Input rows:
::::::

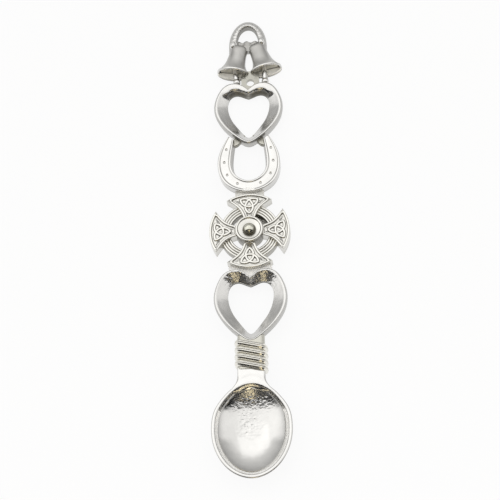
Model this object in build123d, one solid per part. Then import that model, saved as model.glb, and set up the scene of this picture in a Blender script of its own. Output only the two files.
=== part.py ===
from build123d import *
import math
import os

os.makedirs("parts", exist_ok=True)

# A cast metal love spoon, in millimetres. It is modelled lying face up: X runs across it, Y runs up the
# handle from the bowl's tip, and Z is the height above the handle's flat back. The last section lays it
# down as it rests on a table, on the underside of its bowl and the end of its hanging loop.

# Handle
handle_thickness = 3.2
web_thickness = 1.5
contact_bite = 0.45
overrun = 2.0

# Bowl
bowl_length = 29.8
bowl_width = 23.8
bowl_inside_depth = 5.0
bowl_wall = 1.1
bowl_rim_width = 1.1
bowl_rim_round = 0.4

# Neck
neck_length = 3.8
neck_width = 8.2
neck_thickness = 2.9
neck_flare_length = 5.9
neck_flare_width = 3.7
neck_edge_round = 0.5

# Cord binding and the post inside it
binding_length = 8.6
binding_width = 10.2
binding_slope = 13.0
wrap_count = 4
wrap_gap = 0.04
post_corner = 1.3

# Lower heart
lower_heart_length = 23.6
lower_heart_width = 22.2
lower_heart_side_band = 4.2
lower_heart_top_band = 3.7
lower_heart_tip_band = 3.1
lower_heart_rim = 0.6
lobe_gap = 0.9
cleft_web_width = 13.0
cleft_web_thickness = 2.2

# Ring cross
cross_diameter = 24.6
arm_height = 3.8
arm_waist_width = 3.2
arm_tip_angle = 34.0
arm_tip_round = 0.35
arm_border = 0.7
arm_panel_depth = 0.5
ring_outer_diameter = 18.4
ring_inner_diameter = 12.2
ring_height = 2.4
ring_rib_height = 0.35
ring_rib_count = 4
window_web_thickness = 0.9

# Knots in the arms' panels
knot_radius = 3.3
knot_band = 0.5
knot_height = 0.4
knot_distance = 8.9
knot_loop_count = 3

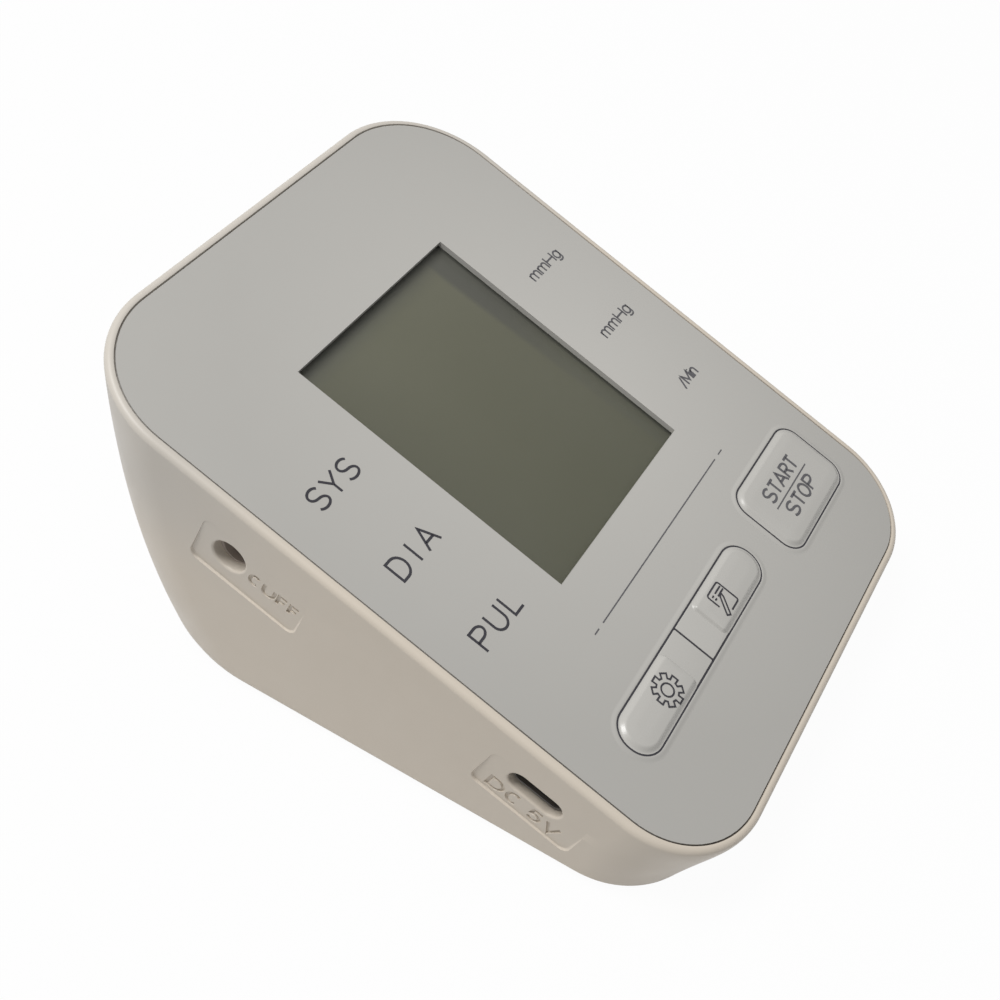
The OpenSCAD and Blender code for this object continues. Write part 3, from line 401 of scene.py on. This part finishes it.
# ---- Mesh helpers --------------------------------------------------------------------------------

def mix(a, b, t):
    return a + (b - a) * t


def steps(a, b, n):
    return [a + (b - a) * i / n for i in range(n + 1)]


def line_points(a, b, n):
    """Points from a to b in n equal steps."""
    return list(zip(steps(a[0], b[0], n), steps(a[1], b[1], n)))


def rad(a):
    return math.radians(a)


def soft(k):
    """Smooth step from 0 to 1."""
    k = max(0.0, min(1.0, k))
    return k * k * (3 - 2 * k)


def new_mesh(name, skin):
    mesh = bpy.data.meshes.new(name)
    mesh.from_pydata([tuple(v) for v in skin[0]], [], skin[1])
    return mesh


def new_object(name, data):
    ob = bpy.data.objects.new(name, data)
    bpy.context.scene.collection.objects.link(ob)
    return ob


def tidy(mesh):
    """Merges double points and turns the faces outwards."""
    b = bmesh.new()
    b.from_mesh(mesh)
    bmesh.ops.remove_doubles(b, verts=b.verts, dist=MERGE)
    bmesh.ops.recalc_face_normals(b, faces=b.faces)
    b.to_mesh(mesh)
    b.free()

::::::

Set all of the records down again, exactly as they stand.

Completed task:
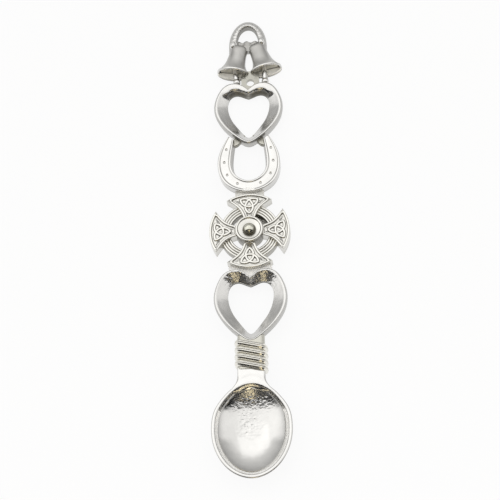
Model this object in build123d, one solid per part. Then import that model, saved as model.glb, and set up the scene of this picture in a Blender script of its own. Output only the two files.
=== part.py ===
from build123d import *
import math
import os

os.makedirs("parts", exist_ok=True)

# A cast metal love spoon, in millimetres. It is modelled lying face up: X runs across it, Y runs up the
# handle from the bowl's tip, and Z is the height above the handle's flat back. The last section lays it
# down as it rests on a table, on the underside of its bowl and the end of its hanging loop.

# Handle
handle_thickness = 3.2
web_thickness = 1.5
contact_bite = 0.45
overrun = 2.0

# Bowl
bowl_length = 29.8
bowl_width = 23.8
bowl_inside_depth = 5.0
bowl_wall = 1.1
bowl_rim_width = 1.1
bowl_rim_round = 0.4

# Neck
neck_length = 3.8
neck_width = 8.2
neck_thickness = 2.9
neck_flare_length = 5.9
neck_flare_width = 3.7
neck_edge_round = 0.5

# Cord binding and the post inside it
binding_length = 8.6
binding_width = 10.2
binding_slope = 13.0
wrap_count = 4
wrap_gap = 0.04
post_corner = 1.3

# Lower heart
lower_heart_length = 23.6
lower_heart_width = 22.2
lower_heart_side_band = 4.2
lower_heart_top_band = 3.7
lower_heart_tip_band = 3.1
lower_heart_rim = 0.6
lobe_gap = 0.9
cleft_web_width = 13.0
cleft_web_thickness = 2.2

# Ring cross
cross_diameter = 24.6
arm_height = 3.8
arm_waist_width = 3.2
arm_tip_angle = 34.0
arm_tip_round = 0.35
arm_border = 0.7
arm_panel_depth = 0.5
ring_outer_diameter = 18.4
ring_inner_diameter = 12.2
ring_height = 2.4
ring_rib_height = 0.35
ring_rib_count = 4
window_web_thickness = 0.9

# Knots in the arms' panels
knot_radius = 3.3
knot_band = 0.5
knot_height = 0.4
knot_distance = 8.9
knot_loop_count = 3

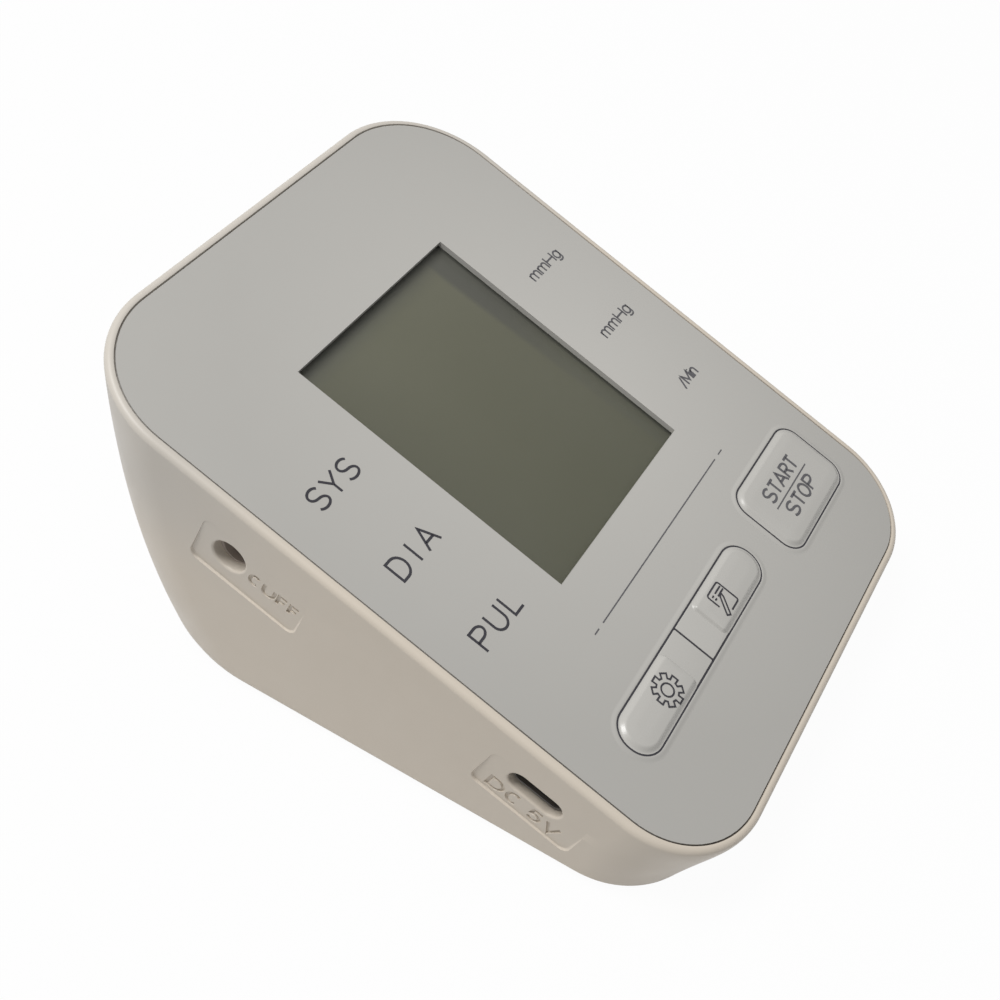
The OpenSCAD and Blender code for this object continues. Write part 3, from line 401 of scene.py on. This part finishes it.
# ---- Mesh helpers --------------------------------------------------------------------------------

def mix(a, b, t):
    return a + (b - a) * t


def steps(a, b, n):
    return [a + (b - a) * i / n for i in range(n + 1)]


def line_points(a, b, n):
    """Points from a to b in n equal steps."""
    return list(zip(steps(a[0], b[0], n), steps(a[1], b[1], n)))


def rad(a):
    return math.radians(a)


def soft(k):
    """Smooth step from 0 to 1."""
    k = max(0.0, min(1.0, k))
    return k * k * (3 - 2 * k)


def new_mesh(name, skin):
    mesh = bpy.data.meshes.new(name)
    mesh.from_pydata([tuple(v) for v in skin[0]], [], skin[1])
    return mesh


def new_object(name, data):
    ob = bpy.data.objects.new(name, data)
    bpy.context.scene.collection.objects.link(ob)
    return ob


def tidy(mesh):
    """Merges double points and turns the faces outwards."""
    b = bmesh.new()
    b.from_mesh(mesh)
    bmesh.ops.remove_doubles(b, verts=b.verts, dist=MERGE)
    bmesh.ops.recalc_face_normals(b, faces=b.faces)
    b.to_mesh(mesh)
    b.free()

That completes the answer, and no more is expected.